The appellate court’s public policy analysis was less than robust
Other than responding to the arguments set forth in the briefs, the appellate court did not utilize this opportunity to fully discuss the public policy implications of its ruling vis a vis the towing policy. On the one hand, one may argue that Fourth Amendment protections should not depend on how courts interpret ever-shifting public policy considerations.
But it cannot be said that exceptions to the Fourth Amendment are not based, at least in part, upon rationales that involve public policy.

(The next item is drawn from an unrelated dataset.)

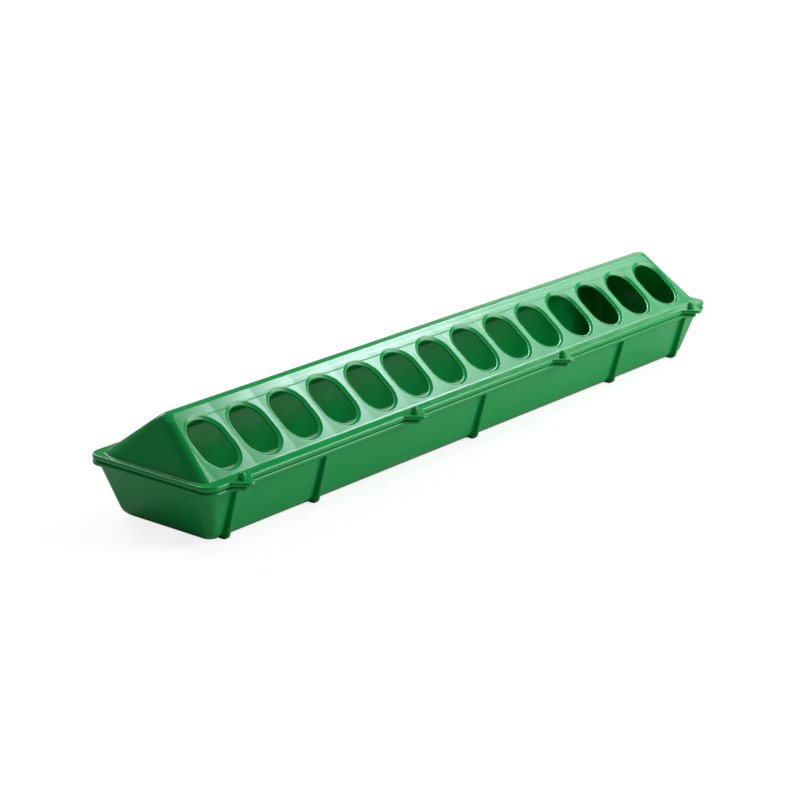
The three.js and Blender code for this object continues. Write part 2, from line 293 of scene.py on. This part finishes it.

For example, the well-recognized “exigent circumstances” exception is rooted in concerns for public safety and the harm to public safety from the delay occasioned by obtaining a warrant, and therefore the application of this exception cannot be divorced from public policy.
There is no doubt that the public policy issues involved in towing a vehicle which is presumably worth several times the amount of unpaid parking tickets have many dimensions. For example, to the extent someone lives in the vehicle, such persons may now have nowhere to sleep.
Further, the primary beneficiary of the towing policy may often be the towing company itself when one considers the increasingly large fees charged to tow and impound vehicles. At the same time, general knowledge that warrantless tows of legally-parked vehicle are forbidden does nothing to encourage payment of parking tickets. Further, the due process which a default judgment affords a vehicle owner prior to the vehicle being impounded benefits the owner but not necessarily the municipality. The rejoinder is that the Fourth Amendment is not designed for the purpose of making law enforcement more efficient but in order to protect private citizens from governmental intrusion, and therefore applies even where its effect is quite the opposite.